Data:

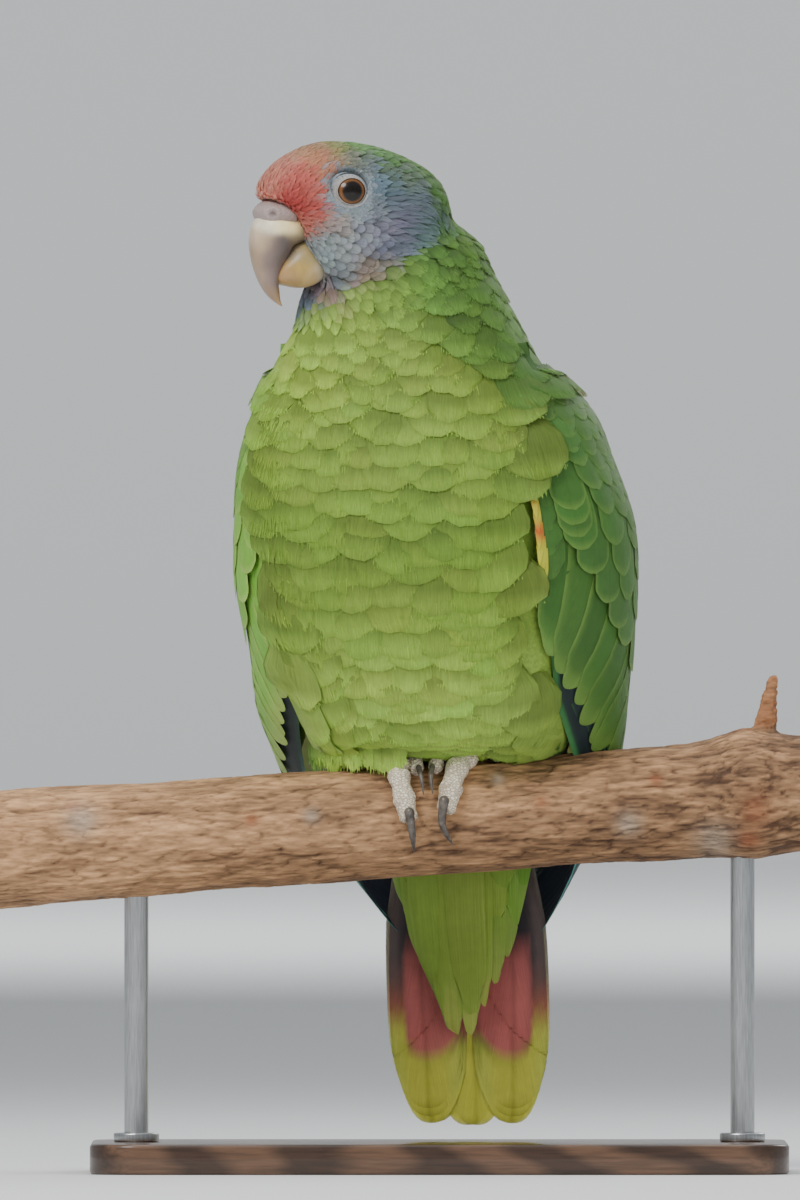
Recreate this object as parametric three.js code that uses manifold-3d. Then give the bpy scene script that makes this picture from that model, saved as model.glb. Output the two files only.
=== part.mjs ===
// A red-tailed amazon parrot, life size, gripping a cut length of branch on a plain display stand.
// Millimetres, +Z up. The origin is the centre of the underside of the base, and the bird looks towards -Y
// with its head turned to its right, towards -X.
import * as THREE from "three";
import { mergeVertices } from "three/addons/utils/BufferGeometryUtils.js";
import Module from "manifold-3d";

const wasm = await Module();
wasm.setup();

// Driving dimensions.
const GAP = 0.3; // clearance between neighbouring pieces
const PERCH_RADIUS = 18.7;
const PERCH_HEIGHT = 116.7; // axis of the branch above the floor, at the bird
const PERCH_SLOPE = THREE.MathUtils.degToRad(4); // rises towards +X
const BIRD_HEIGHT = PERCH_HEIGHT + PERCH_RADIUS; // the bird's own zero, the top of the branch
const BODY_TURN = THREE.MathUtils.degToRad(-13);
const HEAD_TURN = THREE.MathUtils.degToRad(-62); // on top of the body's turn
const HEAD_PLACE = new THREE.Vector3(-25.3, -22.3, 189);
const TORSO_TOP = 182;
const NECK_CUT = 131; // height of the parting between trunk and neck
const EYE = { radius: 6.2, forward: 4.7, side: 16.1 };
const BASE = { length: 230, depth: 124, thickness: 10, corner: 16, bevel: 1.2 };
const ROD = { radius: 4, spread: 100, sunk: 9 };
const BRANCH = { left: -148, right: 138, knotAt: 103, spurAt: 107.5 };

const COLOURS = {
  breast: 0x93ad38, neck: 0x86b23c, crown: 0x9c8f4e, wing: 0x4f8a34, quill: 0x25304a, tail: 0xa9a83a,
  vent: 0x8fae33, horn: 0xcdbd96, jaw: 0xb99c5f, cere: 0x9d9590, tongue: 0x5d4a48, iris: 0x5a2f12,
  foot: 0xb5ad9f, claw: 0x34363a, bark: 0x8f6a4c, timber: 0x4a3325, steel: 0x8e9194,
};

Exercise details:
Return every line of the material exactly.

Result for this exercise:
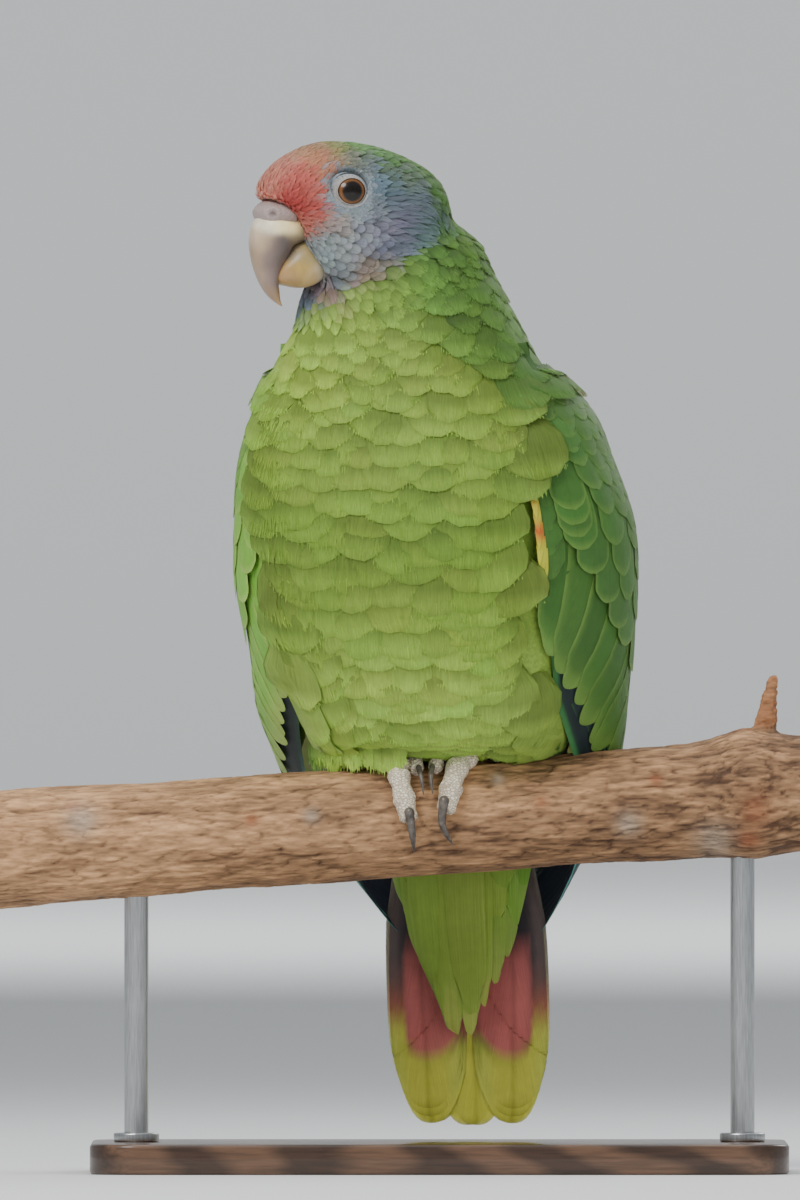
Recreate this object as parametric three.js code that uses manifold-3d. Then give the bpy scene script that makes this picture from that model, saved as model.glb. Output the two files only.
=== part.mjs ===
// A red-tailed amazon parrot, life size, gripping a cut length of branch on a plain display stand.
// Millimetres, +Z up. The origin is the centre of the underside of the base, and the bird looks towards -Y
// with its head turned to its right, towards -X.
import * as THREE from "three";
import { mergeVertices } from "three/addons/utils/BufferGeometryUtils.js";
import Module from "manifold-3d";

const wasm = await Module();
wasm.setup();

// Driving dimensions.
const GAP = 0.3; // clearance between neighbouring pieces
const PERCH_RADIUS = 18.7;
const PERCH_HEIGHT = 116.7; // axis of the branch above the floor, at the bird
const PERCH_SLOPE = THREE.MathUtils.degToRad(4); // rises towards +X
const BIRD_HEIGHT = PERCH_HEIGHT + PERCH_RADIUS; // the bird's own zero, the top of the branch
const BODY_TURN = THREE.MathUtils.degToRad(-13);
const HEAD_TURN = THREE.MathUtils.degToRad(-62); // on top of the body's turn
const HEAD_PLACE = new THREE.Vector3(-25.3, -22.3, 189);
const TORSO_TOP = 182;
const NECK_CUT = 131; // height of the parting between trunk and neck
const EYE = { radius: 6.2, forward: 4.7, side: 16.1 };
const BASE = { length: 230, depth: 124, thickness: 10, corner: 16, bevel: 1.2 };
const ROD = { radius: 4, spread: 100, sunk: 9 };
const BRANCH = { left: -148, right: 138, knotAt: 103, spurAt: 107.5 };

const COLOURS = {
  breast: 0x93ad38, neck: 0x86b23c, crown: 0x9c8f4e, wing: 0x4f8a34, quill: 0x25304a, tail: 0xa9a83a,
  vent: 0x8fae33, horn: 0xcdbd96, jaw: 0xb99c5f, cere: 0x9d9590, tongue: 0x5d4a48, iris: 0x5a2f12,
  foot: 0xb5ad9f, claw: 0x34363a, bark: 0x8f6a4c, timber: 0x4a3325, steel: 0x8e9194,
};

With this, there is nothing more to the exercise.